Hybrid approaches that combine genetic algorithms (GA’s) with traditional gradient-based local search techniques are proposed for the optimization design of diffractive phase elements (DPE’s) for laser beam shaping. These hybrid methods exploit the global nature of the GA’s as well as the local improvement capabilities of the gradient-based local search techniques and will perform a more improved search in comparison with each of the individual approaches. The incorporated local search technique that we used here is the Davidon–Fletcher–Powell method. A cost function that can directly control the performance of the final solutions is also used. By performing the DPE design with different desired diffraction efficiencies, we obtain a set of results that approximately reflect the trade-off between the design objectives, namely, signal-to-noise ratio (SNR) and diffraction efficiency.

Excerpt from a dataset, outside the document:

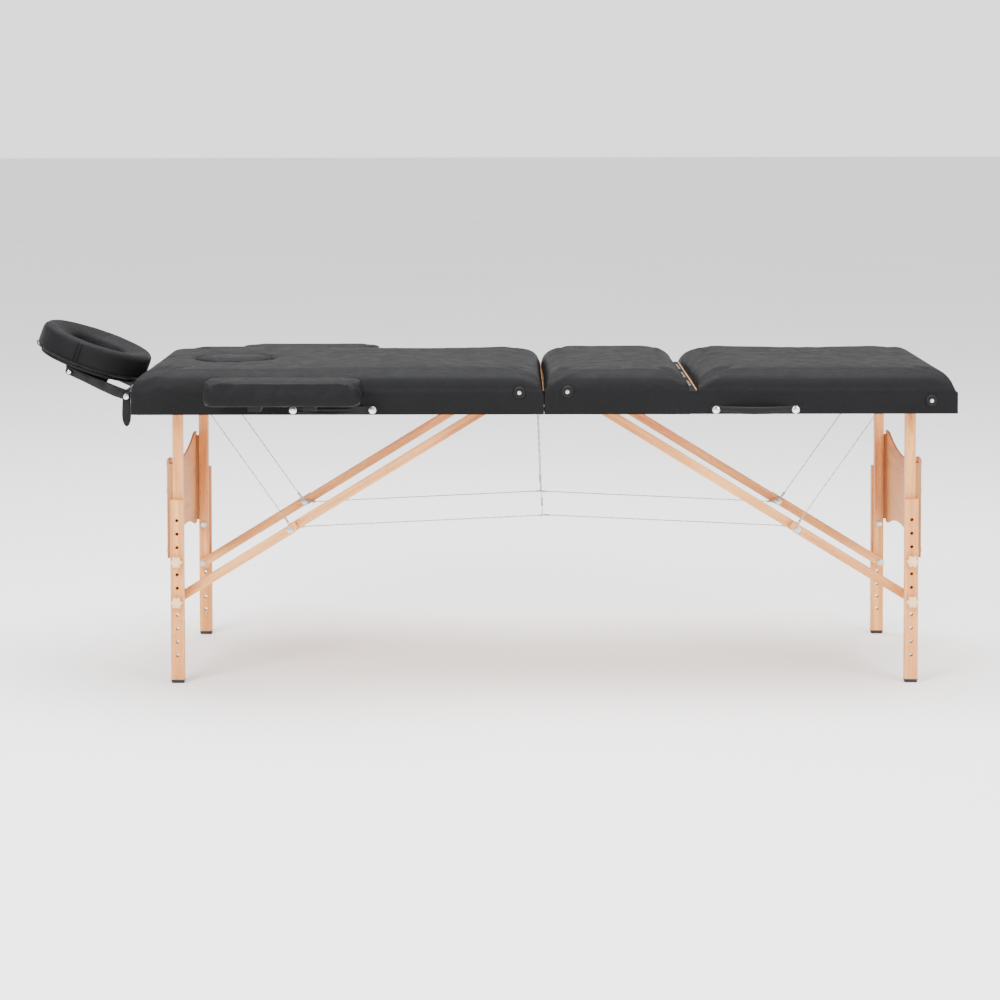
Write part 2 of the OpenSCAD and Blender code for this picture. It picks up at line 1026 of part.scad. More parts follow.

Reasonable solutions can be chosen on the basis of the knowledge of the problem. Simulation computations are detailed for two rotationally symmetric beam-shaping systems, in which an incident Gaussian profile laser beam is converted into a uniform beam and a zero-order Bessel beam. Numerical results demonstrate that the proposed algorithm is highly efficient and robust. DPE’s that have high diffraction efficiency and excellent SNR can be achieved by using the algorithm that we propose.